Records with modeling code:
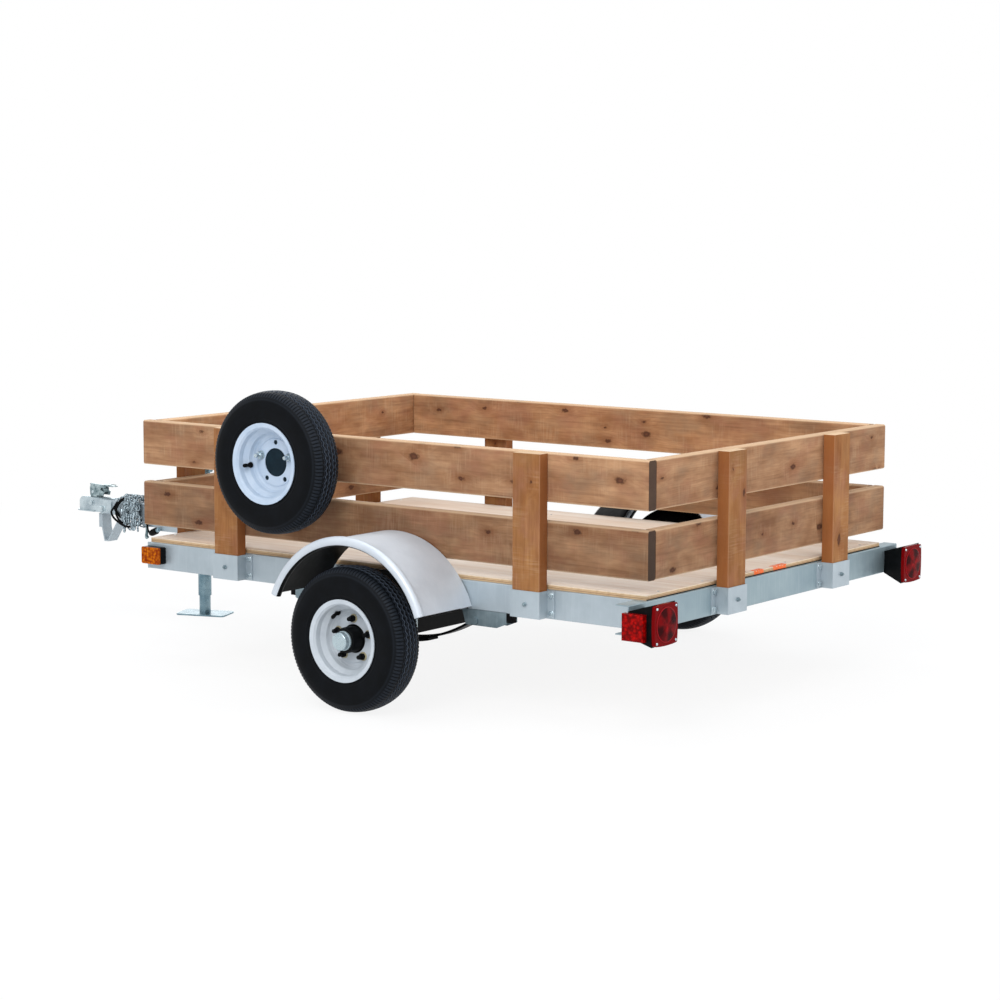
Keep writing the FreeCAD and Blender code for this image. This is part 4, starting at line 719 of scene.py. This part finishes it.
def hub(side, centre, out):
    """Hub on its spindle: black barrel and flange, pressed cap, dark studs and nuts on brassy seats."""
    body, node, axis = "wheel_" + side, "hub_" + side, (0, out, 0)
    barrel = [(13, -45.5), (33, -45.5), (36, -43), (36, -9.5), (64, -9.5), (66, -8), (66, -1.5), (38, -1.5),
              (36, 0.5), (36, 38), (34.6, 41), (34.6, 43.4), (34, 44)]
    piece(node + "_barrel", [stand(barrel, centre, axis, 72)], BLACK_STEEL, body, (node,))
    bend = [(22 + 3 * np.cos(a), 63.5 + 3 * np.sin(a)) for a in np.linspace(0, np.pi / 2, 6)]
    cap = [(27, 43.5), (27.4, 44.5), (27.4, 48), (26.8, 49.2), (25.4, 49.8), (25, 51), *bend]
    piece(node + "_cap", [stand(cap, centre, axis, 72)], CAP_ZINC, body)
    seats = [stand([(12.5, 0), (12.5, 1.6), (10.2, 2.6)], spot, axis, 24)
             for spot in bolt_places(centre, out, 1.4)]
    piece(node + "_seats", seats, YELLOW_ZINC, body)
    nuts = [nut(spot, axis, 17.0, 12.0, 0.3 * k) for k, spot in enumerate(bolt_places(centre, out, 2.5))]
    studs = [stand([(6, 0), (6, 10.5), (5, 12)], spot, axis, 16) for spot in bolt_places(centre, out, 14.0)]
    piece(node + "_studs", nuts + studs, BLACK_STEEL, body)


def valve(name, centre, out, degrees, tilt, body):
    """Rubber valve stem with its cap, standing on the rim's bowl and tilted towards the axle."""
    a = np.radians(degrees)
    radius, rise = 85, 13
    foot = centre + np.array([radius * np.cos(a), out * rise, radius * np.sin(a)]) * MM
    lean = (-tilt * np.cos(a), out, -tilt * np.sin(a))
    stem = [(8.6, 0), (8.6, 3.5), (6.2, 7), (4.8, 14), (4.6, 22)]
    cap = [(5.6, 22.5), (5.6, 32), (4.8, 33.5), (0, 34)]
    piece(name, [stand(stem + cap, foot, lean, 16)], BLACK_RUBBER, body)


def wheels():
    """Both road wheels, and the spare with its two bolts and a dark plate behind its middle hole, as painted
    shade.
    """
    for side, out in (("left", 1), ("right", -1)):
        centre = middle("tyre_" + side)
        tyre("tread_" + side, centre, out, "wheel_" + side, "tyre_" + side)
        hub(side, centre, out)
        valve("valve_" + side, centre, out, 56, 0.38, "wheel_" + side)
    centre = middle("spare_tyre")
    tyre("tread_spare", centre, 1, "root", "spare_tyre")
    valve("valve_spare", centre, 1, -8, 0.12, "root")
    held, outwards = [bolt_places(centre, 1, 1.5)[k] for k in (1, -1)], (0, 1, 0)
    washers = [stand([(13, 0), (13, 2)], spot, outwards, 24) for spot in held]
    heads = [nut(spot, outwards, 20.5, 12.5, 0.2) for spot in held]
    ends = [stand([(6.3, 0), (6.3, 24.5), (5, 26.5)], spot, outwards, 16) for spot in held]
    piece("spare_nuts", washers + heads + ends, ZINC)
    # Painted shade: a dark disc in the spare's middle hole
    plate = stand([(69, -0.6), (69.3, -0.9), (69, -1.2)], centre, outwards, 64)
    piece("spare_shade_plate", [plate], SHADE_PLATE)


# Fasteners

def pocket_bolts():
    """Two bolts in each flange of each stake pocket, a nut on a stud at the middle of its front."""
    inset, flange, heights = 11 * MM, 3 * MM, (0.17, 0.83)
    heads, nuts = [], []
    for low, high in solids_of("stake_pockets"):
        centre, size = (low + high) / 2, high - low
        long, deep = (0, 1) if size[0] > size[1] else (1, 0)
        out = np.zeros(3)
        out[deep] = np.sign(centre[deep] - (0.0 if deep else (REAR_X + FRONT_X) / 2))
        back = low[deep] if out[deep] > 0 else high[deep]
        front = high[deep] if out[deep] > 0 else low[deep]
        for sign in (-1, 1):
            for share in heights:
                spot = centre.copy()
                spot[long] += sign * (size[long] / 2 - inset)
                spot[deep] = back + out[deep] * flange
                spot[2] = low[2] + share * size[2]
                heads.append(nut(spot, out, 13.0, 5.5, rng.uniform(0, 1)))
                heads.append(button(spot, out, 17.0, 1.6))
        spot = centre.copy()
        spot[deep] = front
        nuts.append(nut(spot, out, 11.0, 5.0, rng.uniform(0, 1)))
        nuts.append(stand([(3.4, 0), (3.4, 8), (2.6, 9)], spot, out, 12))
    piece("pocket_bolts", heads, ZINC)
    piece("pocket_nuts", nuts, HANGER_STEEL)


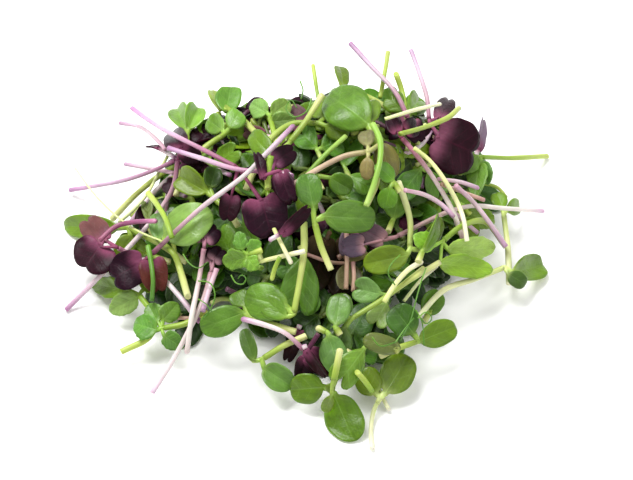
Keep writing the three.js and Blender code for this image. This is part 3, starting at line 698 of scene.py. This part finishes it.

## [REQUIRED WORK]
Quote the listing in full, please, keeping every line exact.

## [OUTPUT]
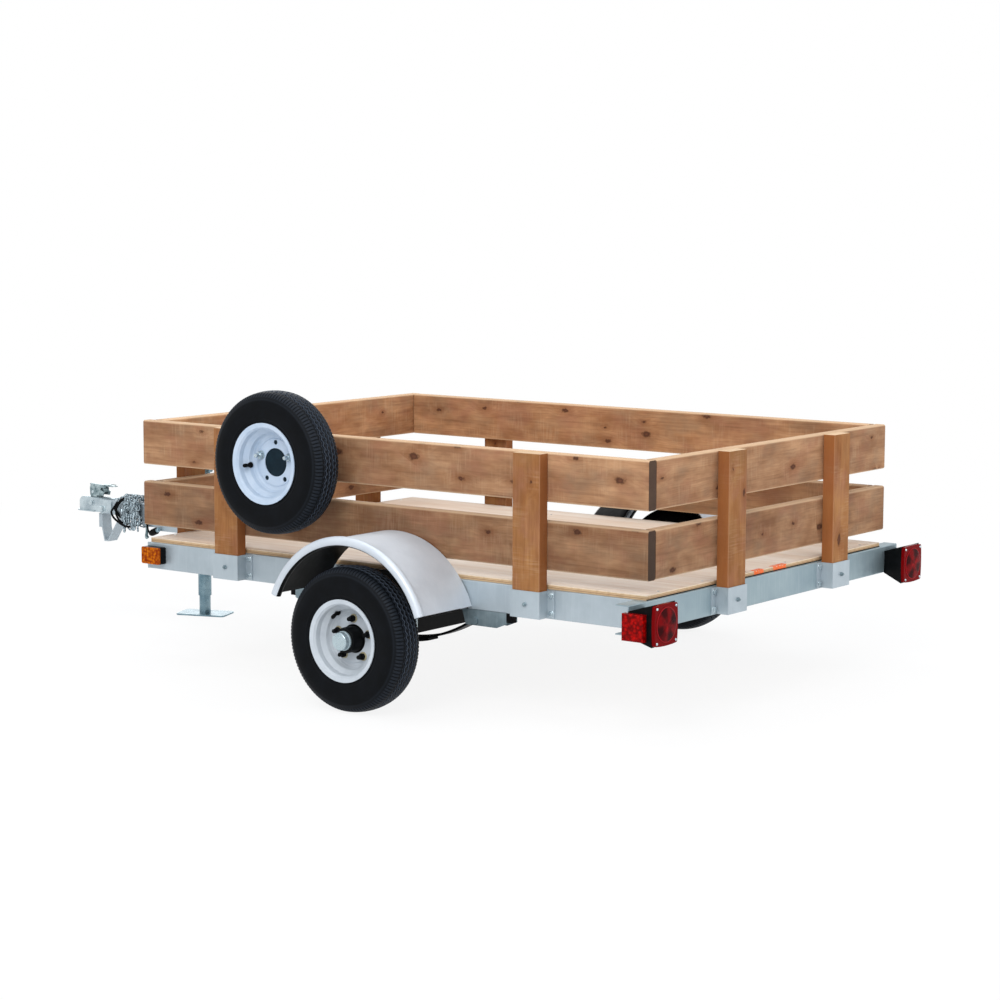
Keep writing the FreeCAD and Blender code for this image. This is part 4, starting at line 719 of scene.py. This part finishes it.
def hub(side, centre, out):
    """Hub on its spindle: black barrel and flange, pressed cap, dark studs and nuts on brassy seats."""
    body, node, axis = "wheel_" + side, "hub_" + side, (0, out, 0)
    barrel = [(13, -45.5), (33, -45.5), (36, -43), (36, -9.5), (64, -9.5), (66, -8), (66, -1.5), (38, -1.5),
              (36, 0.5), (36, 38), (34.6, 41), (34.6, 43.4), (34, 44)]
    piece(node + "_barrel", [stand(barrel, centre, axis, 72)], BLACK_STEEL, body, (node,))
    bend = [(22 + 3 * np.cos(a), 63.5 + 3 * np.sin(a)) for a in np.linspace(0, np.pi / 2, 6)]
    cap = [(27, 43.5), (27.4, 44.5), (27.4, 48), (26.8, 49.2), (25.4, 49.8), (25, 51), *bend]
    piece(node + "_cap", [stand(cap, centre, axis, 72)], CAP_ZINC, body)
    seats = [stand([(12.5, 0), (12.5, 1.6), (10.2, 2.6)], spot, axis, 24)
             for spot in bolt_places(centre, out, 1.4)]
    piece(node + "_seats", seats, YELLOW_ZINC, body)
    nuts = [nut(spot, axis, 17.0, 12.0, 0.3 * k) for k, spot in enumerate(bolt_places(centre, out, 2.5))]
    studs = [stand([(6, 0), (6, 10.5), (5, 12)], spot, axis, 16) for spot in bolt_places(centre, out, 14.0)]
    piece(node + "_studs", nuts + studs, BLACK_STEEL, body)


def valve(name, centre, out, degrees, tilt, body):
    """Rubber valve stem with its cap, standing on the rim's bowl and tilted towards the axle."""
    a = np.radians(degrees)
    radius, rise = 85, 13
    foot = centre + np.array([radius * np.cos(a), out * rise, radius * np.sin(a)]) * MM
    lean = (-tilt * np.cos(a), out, -tilt * np.sin(a))
    stem = [(8.6, 0), (8.6, 3.5), (6.2, 7), (4.8, 14), (4.6, 22)]
    cap = [(5.6, 22.5), (5.6, 32), (4.8, 33.5), (0, 34)]
    piece(name, [stand(stem + cap, foot, lean, 16)], BLACK_RUBBER, body)


def wheels():
    """Both road wheels, and the spare with its two bolts and a dark plate behind its middle hole, as painted
    shade.
    """
    for side, out in (("left", 1), ("right", -1)):
        centre = middle("tyre_" + side)
        tyre("tread_" + side, centre, out, "wheel_" + side, "tyre_" + side)
        hub(side, centre, out)
        valve("valve_" + side, centre, out, 56, 0.38, "wheel_" + side)
    centre = middle("spare_tyre")
    tyre("tread_spare", centre, 1, "root", "spare_tyre")
    valve("valve_spare", centre, 1, -8, 0.12, "root")
    held, outwards = [bolt_places(centre, 1, 1.5)[k] for k in (1, -1)], (0, 1, 0)
    washers = [stand([(13, 0), (13, 2)], spot, outwards, 24) for spot in held]
    heads = [nut(spot, outwards, 20.5, 12.5, 0.2) for spot in held]
    ends = [stand([(6.3, 0), (6.3, 24.5), (5, 26.5)], spot, outwards, 16) for spot in held]
    piece("spare_nuts", washers + heads + ends, ZINC)
    # Painted shade: a dark disc in the spare's middle hole
    plate = stand([(69, -0.6), (69.3, -0.9), (69, -1.2)], centre, outwards, 64)
    piece("spare_shade_plate", [plate], SHADE_PLATE)


# Fasteners

def pocket_bolts():
    """Two bolts in each flange of each stake pocket, a nut on a stud at the middle of its front."""
    inset, flange, heights = 11 * MM, 3 * MM, (0.17, 0.83)
    heads, nuts = [], []
    for low, high in solids_of("stake_pockets"):
        centre, size = (low + high) / 2, high - low
        long, deep = (0, 1) if size[0] > size[1] else (1, 0)
        out = np.zeros(3)
        out[deep] = np.sign(centre[deep] - (0.0 if deep else (REAR_X + FRONT_X) / 2))
        back = low[deep] if out[deep] > 0 else high[deep]
        front = high[deep] if out[deep] > 0 else low[deep]
        for sign in (-1, 1):
            for share in heights:
                spot = centre.copy()
                spot[long] += sign * (size[long] / 2 - inset)
                spot[deep] = back + out[deep] * flange
                spot[2] = low[2] + share * size[2]
                heads.append(nut(spot, out, 13.0, 5.5, rng.uniform(0, 1)))
                heads.append(button(spot, out, 17.0, 1.6))
        spot = centre.copy()
        spot[deep] = front
        nuts.append(nut(spot, out, 11.0, 5.0, rng.uniform(0, 1)))
        nuts.append(stand([(3.4, 0), (3.4, 8), (2.6, 9)], spot, out, 12))
    piece("pocket_bolts", heads, ZINC)
    piece("pocket_nuts", nuts, HANGER_STEEL)


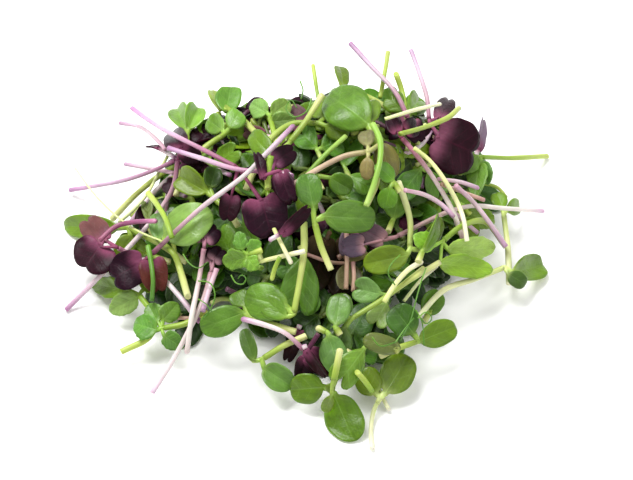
Keep writing the three.js and Blender code for this image. This is part 3, starting at line 698 of scene.py. This part finishes it.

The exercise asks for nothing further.